A Monday Treat from Hector Black
Hector Black is a wonderful farmer from Cookeville who, in 2000, experienced one of the worst events that I can imagine; Hector's daughter was murdered. This morning, in my email box, was a letter to the editor written by Hector. The words of people like Hector, who step away from vengeance, even when they have the most cause to want it, continue to inspire me. Hector's letter is below:
Thoughts on the Death Penalty July 9, 2006 5AM
It seems to me the DP is an act of revenge. A life for a life. I know that when our daughter was murdered,
I wanted the man who did it to hurt the way I was hurting. I wanted him to suffer like our daughter did. I wanted to get even. Seems to be a natural impulse. But is there any way of getting even? I mean really even. How can anyone make up for the brutal death of your loved one? Isn’t bringing the loved one back is the only way to really get even - to get back to where you were before the horror? My wife and I came to realize that killing the man who killed our daughter would not honor her in any way. Doesn’t the death penalty just add one more death, one more group of relatives and friends hurting. Does the world need more pain? Seems to me there is more than enough to go around.

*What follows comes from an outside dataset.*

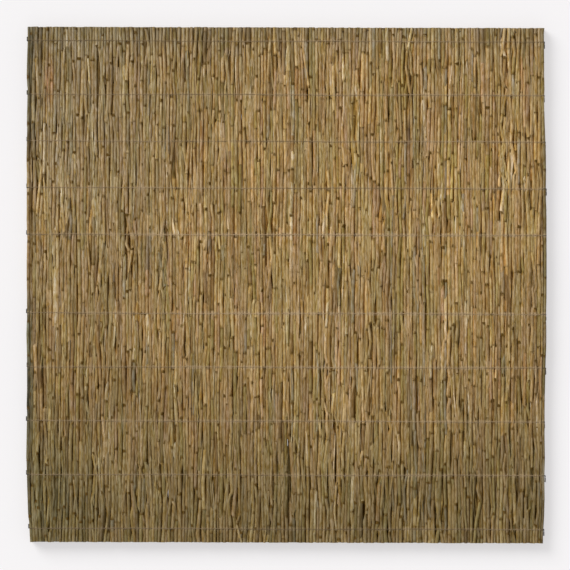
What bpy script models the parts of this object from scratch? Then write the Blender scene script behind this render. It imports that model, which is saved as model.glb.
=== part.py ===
"""Reed screen panel, 1.8 m high and about as wide, lying on its back.

The reeds run along Y and lie side by side across X, several deep. Rows of galvanised wire cross
them on the front and on the back. Staples of thinner wire go round both wires and pass between
the reeds, so the reeds stand in bands from one staple to the next. At each side edge a row's
front and back wires come together and are twisted into a short tail.

The outer reeds of each band are one ridged layer, because every reed there touches its
neighbours. The reeds between the two outer layers are hidden, and are one plain core for each
band.

Metres, +Z up. The origin is under the middle of the panel, at its lowest point.
"""

import math
import random

import bmesh
import bpy

# The panel
PANEL_WIDTH = 1.810  # across the reeds, over their outer sides
PANEL_HEIGHT = 1.800  # the cut length of the reeds
CLEARANCE = 0.0003  # between pieces that touch

# The reeds
REED_DIAMETER = 0.0110  # of an average reed
REED_SPREAD = 0.24  # the thickest and the thinnest differ from the average by this share
REED_RELIEF = 0.0008  # how far the lowest ridge lies under the highest
VALLEY_DEPTH = 0.0050  # from the highest ridge down to the groove between two reeds
REED_FACETS = 3  # flats round the part of a reed that shows between its neighbours
SIDE_STEPS = 4  # flats round the outer half of a reed at the side of a band
CORE_ROWS = 2  # reeds hidden between the two outer layers, counted through the thickness
NESTING = 0.87  # the height of a row of round reeds that lie in the row below, in diameters
REED_SEED = 11

# The wires
WIRE_DIAMETER = 0.0020
END_MARGIN = 0.0487  # from the reeds' cut ends to the first and the last row
LOWER_ROWS = 5
LOWER_ROW_PITCH = 0.1880
TOP_ROW_PITCH = 0.1870  # from the topmost row to the one below it
UPPER_ROW_PITCH = 0.1630

# The staples
STAPLE_DIAMETER = 0.0012
STAPLE_PITCH = 0.160
STAPLE_PLAY = 0.0014  # between the side of the front wire and a leg
STAPLE_END_GAP = 0.0010  # between the two ends, which are bent in under the back wire
STAPLE_BITE = 0.0005  # how deep a staple's crown is pressed into the front wire

# The twisted tails at the side edges
TWIST_LAY = 4.5  # the height of a full turn, in wire diameters
TWIST_TURNS = 1.0
TWIST_STEPS = 5  # points for each turn
TWIST_LEAD = 0.0040  # height over which a strand comes in from its straight leg
EDGE_BEND = 0.0016  # the corner where a wire turns down the side edge

# What follows from these sizes
WIRE_RADIUS = WIRE_DIAMETER / 2
STAPLE_RADIUS = STAPLE_DIAMETER / 2
STAPLE_LEG_OFFSET = WIRE_RADIUS + STAPLE_PLAY + STAPLE_RADIUS
TWIST_RADIUS = (WIRE_RADIUS + CLEARANCE / 2) / math.cos(math.pi / TWIST_STEPS)
TWIST_PITCH = TWIST_LAY * WIRE_DIAMETER

# Heights, from the ground up
BACK_WIRE_Z = STAPLE_DIAMETER + CLEARANCE + WIRE_RADIUS
BACK_Z = BACK_WIRE_Z + WIRE_RADIUS + CLEARANCE
CORE_THICKNESS = CORE_ROWS * REED_DIAMETER * NESTING
CORE_Z = BACK_Z + REED_DIAMETER + CLEARANCE
FRONT_Z = CORE_Z + CORE_THICKNESS + CLEARANCE + REED_DIAMETER
FRONT_WIRE_Z = FRONT_Z + CLEARANCE + WIRE_RADIUS
CROWN_Z = FRONT_WIRE_Z + WIRE_RADIUS + STAPLE_RADIUS - STAPLE_BITE
MIDDLE_Z = (BACK_WIRE_Z + FRONT_WIRE_Z) / 2

STRAW = (0.42, 0.31, 0.15)
PITH = (0.30, 0.22, 0.11)
ZINC = (0.52, 0.52, 0.53)


def clear_scene():
    """Remove whatever the open file holds."""
    for obj in list(bpy.data.objects):
        bpy.data.objects.remove(obj, do_unlink=True)


def new_collection(name):
    """Return a new collection in the scene."""
    collection = bpy.data.collections.new(name)
    bpy.context.scene.collection.children.link(collection)
    return collection


def new_material(name, colour, roughness, metallic=0.0):
    """Return a plain surface of one colour."""
    material = bpy.data.materials.new(name)
    material.use_nodes = True
    shader = material.node_tree.nodes["Principled BSDF"]
    shader.inputs["Base Color"].default_value = (*colour, 1.0)
    shader.inputs["Roughness"].default_value = roughness
    shader.inputs["Metallic"].default_value = metallic
    return material


def staple_columns():
    """Return the X of each column of staples, in gaps between reeds."""
    count = max(1, round(PANEL_WIDTH / STAPLE_PITCH) - 1)
    return [(i - (count - 1) / 2) * STAPLE_PITCH for i in range(count)]


def bands():
    """Return the left and right X of each band of reeds, with room for the staples between."""
    half_gap = STAPLE_RADIUS + CLEARANCE
    columns = staple_columns()
    lefts = [-PANEL_WIDTH / 2] + [x + half_gap for x in columns]
    rights = [x - half_gap for x in columns] + [PANEL_WIDTH / 2]
    return list(zip(lefts, rights))


def wire_rows():
    """Return the Y of each row, counted from both cut ends towards the wider gap between."""
    bottom = -PANEL_HEIGHT / 2 + END_MARGIN
    top = PANEL_HEIGHT / 2 - END_MARGIN
    lower = [bottom + i * LOWER_ROW_PITCH for i in range(LOWER_ROWS)]
    first = top - TOP_ROW_PITCH
    more = int((first - lower[-1]) / UPPER_ROW_PITCH)
    upper = [first - i * UPPER_ROW_PITCH for i in range(more)]
    return sorted(lower + upper + [top])


def reed_widths(width, chance):
    """Return the diameters of reeds that fill this width exactly."""
    count = max(2, round(width / REED_DIAMETER))
    raw = [1 + chance.uniform(-REED_SPREAD, REED_SPREAD) for _ in range(count)]
    return [width * size / sum(raw) for size in raw]


def ridge(left, width, height):
    """Return the points of one reed's upper side, from the left, without its two grooves."""
    radius = width / 2
    valley = math.asin(max(0.0, 1 - VALLEY_DEPTH / radius))
    step = (math.pi - 2 * valley) / REED_FACETS
    angles = [math.pi - valley - i * step for i in range(1, REED_FACETS)]
    top = max(math.sin(angle) for angle in angles)
    return [
        (left + radius + radius * math.cos(angle), height - radius * (top - math.sin(angle)))
        for angle in angles
    ]


def round_side(edge, towards, bottom, top):
    """Return the points of a reed's outer half, upwards, for a reed that stands at the edge X.

    Towards is 1 where the band lies on the edge's +X side, and -1 where it lies on the other.
    """
    radius = (top - bottom) / 2
    angles = [-math.pi / 2 + i * math.pi / SIDE_STEPS for i in range(SIDE_STEPS + 1)]
    return [
        (edge + towards * radius * (1 - math.cos(angle)), (bottom + top) / 2 + radius * math.sin(angle))
        for angle in angles
    ]


def layer_outline(left, right, chance):
    """Return the section of a band's outer layer, ridges up, the highest one near z = 0."""
    low = -REED_DIAMETER
    high = -REED_RELIEF
    points = round_side(left, 1, low, high)[:-1]
    x = left
    widths = reed_widths(right - left, chance)
    for i, width in enumerate(widths):
        if i:
            points.append((x, -VALLEY_DEPTH))
        points += ridge(x, width, -chance.uniform(0, REED_RELIEF))
        x += width
    return points + round_side(right, -1, low, high)[-2::-1]


def core_outline(left, right):
    """Return the section of a band's hidden rows, whose round sides show at the panel's edge."""
    row = CORE_THICKNESS / CORE_ROWS
    rise = []
    for i in range(CORE_ROWS):
        rise += round_side(left, 1, i * row, (i + 1) * row)[1 if i else 0 :]
    fall = [(left + right - x, z) for x, z in reversed(rise)]
    return rise + fall


def extruded(name, outline, length):
    """Return an object that holds a section in X and Z, drawn out along Y."""
    curve = bpy.data.curves.new(name, "CURVE")
    curve.dimensions = "2D"
    curve.fill_mode = "BOTH"
    curve.extrude = length / 2
    spline = curve.splines.new("POLY")
    spline.points.add(len(outline) - 1)
    for point, (x, z) in zip(spline.points, outline):
        point.co = (x, z, 0, 1)
    spline.use_cyclic_u = True
    obj = bpy.data.objects.new(name, curve)
    obj.rotation_euler = (math.pi / 2, 0, 0)
    return obj


def outer_layer(name, band, height, facing, seed):
    """Return a band's front layer, or its back one where facing is -1."""
    outline = layer_outline(*band, random.Random(seed))
    turned = [(x, facing * z) for x, z in outline]
    obj = extruded(name, turned, PANEL_HEIGHT)
    obj.location = (0, 0, height)
    return obj


def core(name, band):
    """Return the hidden reeds of a band as one block."""
    obj = extruded(name, core_outline(*band), PANEL_HEIGHT)
    obj.location = (0, 0, CORE_Z)
    return obj


def tube(name, points, diameter, resolution):
    """Return a wire along these points, as a curve."""
    curve = bpy.data.curves.new(name, "CURVE")
    curve.dimensions = "3D"
    curve.bevel_depth = diameter / 2
    curve.bevel_resolution = resolution
    curve.use_fill_caps = True
    spline = curve.splines.new("POLY")
    spline.points.add(len(points) - 1)
    for point, place in zip(spline.points, points):
        point.co = (*place, 1)
    return bpy.data.objects.new(name, curve)


def as_mesh(curve_object):
    """Return a closed mesh of a curve object, which it replaces."""
    collection = bpy.context.scene.collection
    collection.objects.link(curve_object)
    graph = bpy.context.evaluated_depsgraph_get()
    mesh = bpy.data.meshes.new_from_object(curve_object.evaluated_get(graph))
    welded = bmesh.new()
    welded.from_mesh(mesh)
    bmesh.ops.remove_doubles(welded, verts=welded.verts, dist=1e-6)
    welded.to_mesh(mesh)
    welded.free()
    mesh.transform(curve_object.matrix_world)
    bpy.data.objects.remove(curve_object)
    return mesh


def twisted_strand(side):
    """Return one strand of the tail at the right-hand edge, where side is 1 for the front wire."""
    leg_x = PANEL_WIDTH / 2 + CLEARANCE + WIRE_RADIUS
    axis_x = leg_x + TWIST_RADIUS
    steps = round(TWIST_TURNS * TWIST_STEPS)
    points = [(axis_x - side * TWIST_RADIUS, 0, MIDDLE_Z + side * (TWIST_RADIUS + TWIST_LEAD))]
    for i in range(steps + 1):
        turn = i / TWIST_STEPS
        angle = side * math.pi / 2 - 2 * math.pi * turn
        points.append(
            (
                axis_x + TWIST_RADIUS * math.cos(angle),
                turn * TWIST_PITCH,
                MIDDLE_Z + TWIST_RADIUS * math.sin(angle),
            )
        )
    return points


def wire_path(height, side):
    """Return a row's wire from one tail to the other, on the front where side is 1."""
    leg_x = PANEL_WIDTH / 2 + CLEARANCE + WIRE_RADIUS
    bend = [(leg_x - EDGE_BEND, 0, height), (leg_x, 0, height - side * EDGE_BEND)]
    half = bend + twisted_strand(side)
    mirrored = [(-x, y, z) for x, y, z in reversed(half)]
    return mirrored + half


def staple_path(x):
    """Return a staple's wire, from under the back wire, over the front wire and back."""
    end_y = STAPLE_END_GAP / 2
    half = [
        (x, STAPLE_LEG_OFFSET, CROWN_Z),
        (x, STAPLE_LEG_OFFSET, STAPLE_RADIUS),
        (x, end_y, STAPLE_RADIUS),
    ]
    mirrored = [(x, -y, z) for x, y, z in reversed(half)]
    return mirrored + half


def joined(meshes):
    """Return one mesh that holds several, as separate bodies."""
    whole = bmesh.new()
    for mesh in meshes:
        whole.from_mesh(mesh)
    result = bpy.data.meshes.new("joined")
    whole.to_mesh(result)
    whole.free()
    return result


def stapled_wire_mesh(cutters):
    """Return a row's front wire with its staples pressed onto it."""
    wire = as_mesh(tube("front_wire_blank", wire_path(FRONT_WIRE_Z, 1), WIRE_DIAMETER, 1))
    staples = [as_mesh(tube("staple", staple_path(x), STAPLE_DIAMETER, 0)) for x in staple_columns()]
    tool = bpy.data.objects.new("staples", joined(staples))
    tool.hide_render = True
    tool.display_type = "WIRE"
    cutters.objects.link(tool)
    blank = bpy.data.objects.new("front_wire_blank", wire)
    blank.hide_render = True
    blank.display_type = "WIRE"
    cutters.objects.link(blank)
    union = blank.modifiers.new("staples", "BOOLEAN")
    union.operation = "UNION"
    union.object = tool
    graph = bpy.context.evaluated_depsgraph_get()
    return bpy.data.meshes.new_from_object(blank.evaluated_get(graph))


def build_reeds(collection, parent):
    """Add the front layer, the core and the back layer of every band."""
    straw = new_material("reed", STRAW, 0.75)
    pith = new_material("reed_core", PITH, 0.9)
    for number, band in enumerate(bands(), start=1):
        seed = REED_SEED * number
        pieces = (
            (outer_layer(f"front_reeds_{number}", band, FRONT_Z, 1, seed), straw),
            (core(f"core_reeds_{number}", band), pith),
            (outer_layer(f"back_reeds_{number}", band, BACK_Z, -1, seed + 1), straw),
        )
        for obj, material in pieces:
            obj.data.materials.append(material)
            obj.parent = parent
            collection.objects.link(obj)


def build_wires(collection, cutters, parent):
    """Add a front wire with its staples, and a back wire, for every row."""
    zinc = new_material("zinc_wire", ZINC, 0.45, metallic=0.8)
    front = stapled_wire_mesh(cutters)
    back = as_mesh(tube("back_wire", wire_path(BACK_WIRE_Z, -1), WIRE_DIAMETER, 1))
    for mesh in (front, back):
        mesh.materials.append(zinc)
        mesh.shade_smooth()
        mesh.set_sharp_from_angle(angle=math.radians(70))
    for number, y in enumerate(wire_rows(), start=1):
        for name, mesh in (("front_wire", front), ("back_wire", back)):
            obj = bpy.data.objects.new(f"{name}_{number}", mesh)
            obj.location = (0, y, 0)
            obj.parent = parent
            collection.objects.link(obj)


def build_panel():
    """Build the panel."""
    clear_scene()
    panel = new_collection("reed_screen_panel")
    cutters = new_collection("cutters")
    reeds = bpy.data.objects.new("reeds", None)
    wires = bpy.data.objects.new("wires", None)
    for empty in (reeds, wires):
        panel.objects.link(empty)
    build_reeds(panel, reeds)
    build_wires(panel, cutters, wires)


build_panel()
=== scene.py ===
"""Reed screen panel lying on its back: its stalks, its wire rows with their staples, and a plain studio.

The stalks of all layers are first packed between the wires. They are then made band by band, from
one column of staples to the next. A band takes the place of the three solids that the frame has for
it, and a row of wire takes the place of one. Lengths are in metres.
"""

import logging
import math
import random
from dataclasses import dataclass, field
from enum import Enum
from typing import Any, NamedTuple, Sequence

import bpy
import numpy as np
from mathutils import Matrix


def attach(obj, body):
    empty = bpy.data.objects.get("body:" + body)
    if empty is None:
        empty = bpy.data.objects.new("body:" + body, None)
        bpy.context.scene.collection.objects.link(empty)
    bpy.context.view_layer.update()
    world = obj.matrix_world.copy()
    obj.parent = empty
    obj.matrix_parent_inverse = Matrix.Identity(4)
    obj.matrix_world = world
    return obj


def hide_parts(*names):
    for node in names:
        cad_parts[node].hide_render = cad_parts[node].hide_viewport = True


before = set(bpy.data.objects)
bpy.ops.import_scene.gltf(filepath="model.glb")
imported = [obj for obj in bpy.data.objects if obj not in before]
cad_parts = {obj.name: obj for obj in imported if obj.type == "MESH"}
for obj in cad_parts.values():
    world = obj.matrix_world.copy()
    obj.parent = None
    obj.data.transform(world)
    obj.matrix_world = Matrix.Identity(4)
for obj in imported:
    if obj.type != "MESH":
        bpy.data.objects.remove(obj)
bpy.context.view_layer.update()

log = logging.getLogger("reed_screen")

Colour = tuple[float, float, float]
Pairs = tuple[tuple[float, float], ...]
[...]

When I think about the death penalty I realize that it penalizes the poor. When did you last read about a rich person being executed? It’s certainly not that rich people don’t kill. They can hire the top lawyers (shoot, they can hire killers). They find a way through. Just the power of having a lot of money seems to affect the way we think about them. Guy off the streets? A nobody. But a Rockefeller….Money even changes the balance in the delivery of justice. Not one of the 102 people on death row in Tennessee could afford a lawyer.
The proportion of people or color executed for murder is way higher than of white people. Think that’s because they kill more often? Think again.
Does the DP slow the murder rate? Nope, just check out no death penalty Europe’s murder rate and ours. Unless you think Europeans are just less likely to kill. Or take Texas - one of the highest murder rates in the nation in the state the executes more people than any other.
Well, is it Christian? To that, I would ask if you can picture Jesus pulling the switch on an electric chair, or injecting poison into the person strapped to a gurney.
Is it justice, equal justice? Over a hundred people have been released from death row because DNA evidence proved their innocence. Makes one wonder how many innocents have been executed. The death penalty is not applied evenly throughout the US. A person is killed in Texas who would instead be sent to jail in Vermont. How fair is that?